L'utilisation des électrochocs au Québec
2003-02-19 |
Un traitement controversé
Le traitement aux électrochocs, aussi appelés électroconvulsothérapie (ECT), vise à provoquer chez le patient une convulsion par l’administration d’un courant électrique au cerveau. Depuis son introduction en psychiatrie en 1938, l’utilisation de l’ECT a suscité la plus vive des controverses, tant sur le plan social que scientifique. Au cours des premières décennies, les électrochocs étaient appliqués sans anesthésie et servaient souvent de moyen de coercition auprès de patients difficiles. L’opinion publique reste d’ailleurs marquée par cette utilisation abusive. Au milieu des années 1960, grâce à l’introduction de médicaments antipsychotiques comme les neuroleptiques, et sous la pression de l’opinion publique, l’utilisation de l’ECT a fortement diminué.
Depuis cette première période, le traitement aux électrochocs a grandement évolué. Il est maintenant administré sous anesthésie, et le patient reçoit un curarisant, c’est-à-dire une substance qui permet de relaxer les muscles et d’éviter ainsi les blessures qui pourraient survenir pendant les convulsions. De même, la technique d’application du courant électrique a été modifiée : alors qu’auparavant, on plaçait les électrodes des deux côtés de la tête (technique bilatérale), on peut également aujourd’hui les disposer au-dessus de l’hémisphère droit du cerveau. Cette technique, dite unilatérale droite, semble réduire les risques d’atteinte à la mémoire des patients. Depuis une quinzaine d’années, on observe une certaine recrudescence de l’utilisation des électrochocs. Au Québec, le nombre de séances d’électrochocs a plus que doublé entre 1988 et 2001, passant de 0,47 à 1 séance par 1 000 de population générale.

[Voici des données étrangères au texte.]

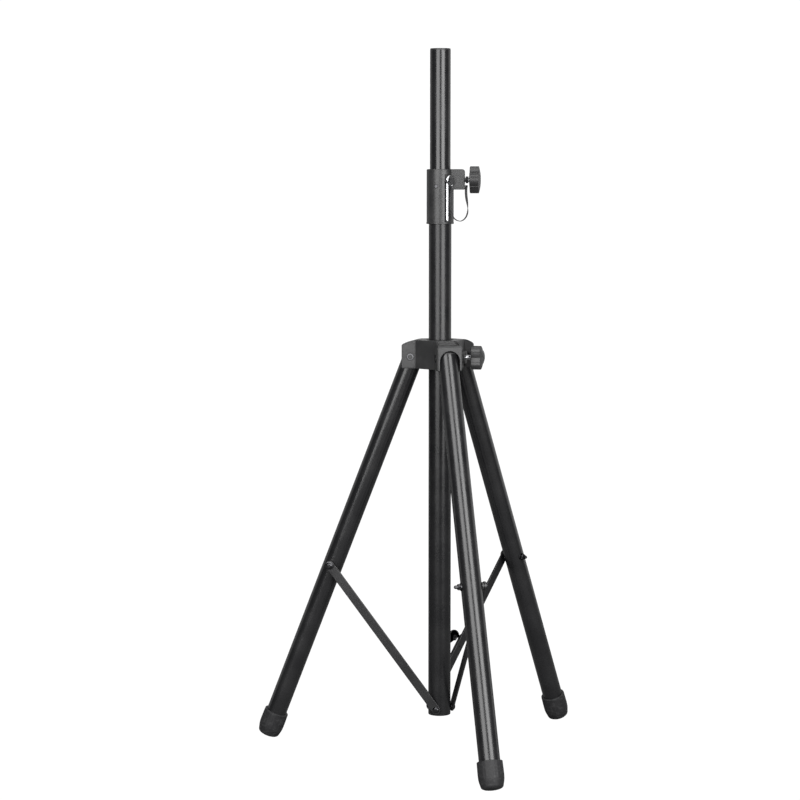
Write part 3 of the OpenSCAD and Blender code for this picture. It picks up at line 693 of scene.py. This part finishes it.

Avantages et risques des électrochocs
L’évaluation réalisée par l’AETMIS conclut que les électrochocs ont une efficacité démontrée pour certaines indications. Ainsi, l’ECT constitue un type de traitement accepté en présence de formes graves de dépression, résistantes à la pharmacothérapie et à la psychothérapie. De même, les électrochocs demeurent le traitement de choix pour traiter la catatonie pernicieuse – une forme particulièrement grave d’un syndrome pouvant mener à la mort du patient. Par contre, son utilisation dans les cas de schizophrénie et de manie devrait être très limitée, en fonction du jugement clinique du médecin et des préférences du patient. Enfin, l’ECT devrait être considérée comme une technique expérimentale pour traiter les maladies neurologiques, telle la maladie de Parkinson.
Sur le plan des risques, l’ECT et l’anesthésie qui l’accompagne peuvent provoquer certaines complications cardiovasculaires et des conséquences négatives sur les fonctions cognitives, principalement certaines formes d’amnésie, bien que la plupart de ces effets disparaissent rapidement ou après quelques mois. On soupçonne également la possibilité que le traitement provoque de légers changements au niveau des cellules du cerveau.
Des recherches plus poussées seraient nécessaires afin de quantifier les risques de ces effets indésirables. Il semble toutefois que le niveau de risque et l’efficacité du traitement soient étroitement liés à la technique d’administration de l’ECT et de l’anesthésie. Les technologies qui pourraient éventuellement se substituer aux électrochocs, soit la stimulation magnétique transcrânienne et la stimulation du nerf vague, bien que prometteuses, n’ont pas encore dépassé le stade expérimental.
Pour un meilleur encadrement des électrochocs
Malgré la hausse observée du nombre des séances d’électrochocs au Québec, la fréquence d’utilisation se compare à celle qu’on observe ailleurs au Canada et dans les autres pays industrialisés. Cependant, comme dans d’autres pays, la fréquence du traitement semble varier d’une région à l’autre sur le territoire québécois. Il serait donc important de mieux documenter et de mieux encadrer les pratiques, afin d’assurer la meilleure qualité de soins possible pour les patients pouvant bénéficier des traitements aux électrochocs. C’est d’ailleurs pourquoi l’AETMIS présente plusieurs recommandations qui invitent les instances gouvernementales, les professionnels de la santé, les centres hospitaliers et les ressources communautaires à prendre les mesures appropriées. L’Agence recommande ainsi de favoriser la recherche pour accroître les connaissances sur l’efficacité et les risques des électrochocs et de mettre en place des mesures de contrôle de la qualité, incluant des registres d’utilisation dans les hôpitaux. Il est également recommandé de déployer les efforts nécessaires pour informer les patients et le public, et de s’assurer en particulier que le patient et ses proches soient le mieux informés possible lors du consentement au traitement. Enfin, l’AETMIS propose de doter les groupes communautaires en santé mentale des moyens d’accompagner les patients et leurs proches dans le processus de traitement.